Divine Love and Wisdom 47 is a popular passage for wedding ceremonies. The often quoted part says, "To feel the joy of another as joy in oneself, that is loving." There's also a flip-side to this principle, though. Here's most of the passage:
The essence of love is not to love self, but to love others and through love to be conjoined with them. It is also the essence of love to be loved by others, for thus is conjunction achieved. The essential ingredient in all love consists in conjunction; indeed in it consists its life, which we call pleasure, gratification, delight, sweetness, bliss, happiness and felicity.Extrapolating on this a bit, loving other people means trying to feel what they feel; just trying to get people to just feel what we feel and not being willing to do the reverse is just loving ourselves.
Love consists in willing what one has to be another's, and in feeling the other's delight as delight within oneself. That is what it is to love. In contrast, to feel one's own delight in another, and not the other's delight within oneself, is not to love; for this is loving self, whereas the first is loving the neighbor.
These two types of love are diametrically opposite each other in nature.
How can we use this to learn to love other people more? I'm thinking that we should focus on loving other people—look for how people are different from us, focus on understanding how they think differently than we do instead of how they think the same way that we do.
When I interviewed a bunch of couples earlier this year about what being married is like, a number of the ones that had been married for a longer period of time commented on how they've seen more and more how incredibly different men and women are. It can be painful for a husband and wife to find ways that they aren't the same when they thought they were, but ultimately understanding how they're different can bring them closer together.
I'm currently in Sweden and am more aware than normal that the people around me are different from me—the sights and sounds are a constant reminder. If I really wanted to understand the people around me I should have spent months learning their language as a starting place—memorizing vocabulary, studying grammar, listening to recordings, practicing pronunciation. As it is I'm relying on phrase book and Scandinavians' ability to speak English. How often do we never get past a phrase book understanding of other people? If it takes hundreds of hours to learn to understand another language, how long must it take to really understand their thoughts and feelings? How much do we miss if we never get beyond the few phrases or basic concepts we have to understand all that a person has to express?

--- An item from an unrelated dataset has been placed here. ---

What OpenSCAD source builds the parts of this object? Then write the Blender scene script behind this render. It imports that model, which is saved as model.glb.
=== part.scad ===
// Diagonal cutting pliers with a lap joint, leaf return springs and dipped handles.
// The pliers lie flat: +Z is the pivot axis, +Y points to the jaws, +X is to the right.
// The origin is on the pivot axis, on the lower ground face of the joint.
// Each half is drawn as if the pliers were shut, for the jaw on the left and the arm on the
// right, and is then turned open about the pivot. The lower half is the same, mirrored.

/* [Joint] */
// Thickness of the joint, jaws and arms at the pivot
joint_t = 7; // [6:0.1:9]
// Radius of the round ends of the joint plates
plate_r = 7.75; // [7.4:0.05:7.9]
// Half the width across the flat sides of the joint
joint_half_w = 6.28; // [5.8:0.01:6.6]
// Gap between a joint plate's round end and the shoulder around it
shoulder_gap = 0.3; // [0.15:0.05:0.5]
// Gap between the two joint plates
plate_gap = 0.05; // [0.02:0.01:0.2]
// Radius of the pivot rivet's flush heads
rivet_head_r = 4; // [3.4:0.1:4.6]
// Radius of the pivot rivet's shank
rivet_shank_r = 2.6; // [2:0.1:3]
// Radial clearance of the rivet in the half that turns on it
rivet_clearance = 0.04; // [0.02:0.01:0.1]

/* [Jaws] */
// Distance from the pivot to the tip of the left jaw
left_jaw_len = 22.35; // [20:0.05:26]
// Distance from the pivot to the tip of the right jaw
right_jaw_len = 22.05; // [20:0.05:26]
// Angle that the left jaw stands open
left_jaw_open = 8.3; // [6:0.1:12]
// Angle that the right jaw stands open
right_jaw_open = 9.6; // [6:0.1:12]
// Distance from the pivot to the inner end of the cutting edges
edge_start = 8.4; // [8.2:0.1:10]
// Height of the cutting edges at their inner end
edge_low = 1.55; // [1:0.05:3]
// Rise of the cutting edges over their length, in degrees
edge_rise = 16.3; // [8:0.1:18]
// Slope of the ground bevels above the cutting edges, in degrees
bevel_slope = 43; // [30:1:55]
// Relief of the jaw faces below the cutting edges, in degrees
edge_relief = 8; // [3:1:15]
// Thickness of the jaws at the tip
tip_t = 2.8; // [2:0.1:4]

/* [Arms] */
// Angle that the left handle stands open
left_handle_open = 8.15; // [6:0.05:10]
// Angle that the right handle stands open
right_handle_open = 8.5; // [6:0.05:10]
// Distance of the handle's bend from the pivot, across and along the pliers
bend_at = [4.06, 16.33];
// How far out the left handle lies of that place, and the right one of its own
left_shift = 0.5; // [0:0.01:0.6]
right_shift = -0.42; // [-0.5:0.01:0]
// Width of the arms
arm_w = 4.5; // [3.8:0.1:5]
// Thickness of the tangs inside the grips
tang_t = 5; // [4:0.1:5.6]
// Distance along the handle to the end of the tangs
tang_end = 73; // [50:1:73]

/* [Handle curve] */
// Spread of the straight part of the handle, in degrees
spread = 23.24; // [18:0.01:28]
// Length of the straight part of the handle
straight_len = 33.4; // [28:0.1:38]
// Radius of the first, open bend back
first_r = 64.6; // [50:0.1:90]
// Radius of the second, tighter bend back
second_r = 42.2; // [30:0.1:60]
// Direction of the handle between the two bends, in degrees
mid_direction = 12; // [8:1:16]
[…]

Boy, this is starting to sound rather bleak and depressing. I don't mean it to be. I'm just realizing how much I can miss if I don't get beyond just translating everything other people say into the way I understand things. We can make progress. Through really listening to my wife and allowing her to be someone different than me who sees things differently and processes things differently, I feel like I've made progress in really understanding other people and women in particular.
I think the first step is just acknowledging that other people are different and that I don't want them to be. When I'm dealing with kids, particularly ones 6ish and younger I can get frustrated by their inability to think about things rationally. But, people who are good with kids understand that kids don't think rationally and so they listen to them according to how they see the world. Comedian Brian Regan talks about how adults don't understand why kids get upset when they lose a balloon. He says that they should imagine what it would be like if their wallet floated away into the sky. (Let me know if you find a clip of this online.)
One last thought: we can run into the same sorts of difficulties when we're listening to the Lord as we do when we're listening to other people. Some people like to say that man created God in his own image. Everyone probably does think of God in his or her own image to some degree—especially at first. But, I think we can make progress in understanding God for who He really is, the more we acknowledge that He is Someone different from us, who thinks about things in a different way than we do.
"For My thoughts are not your thoughts, Nor are your ways My ways," says the Lord. "For as the heavens are higher than the earth, so are My ways higher than your ways, And My thoughts than your thoughts." (Isaiah 55:8-9)In summary: an important piece of listening to and loving the Lord and loving other people is looking for and loving the otherness of the Lord and other people.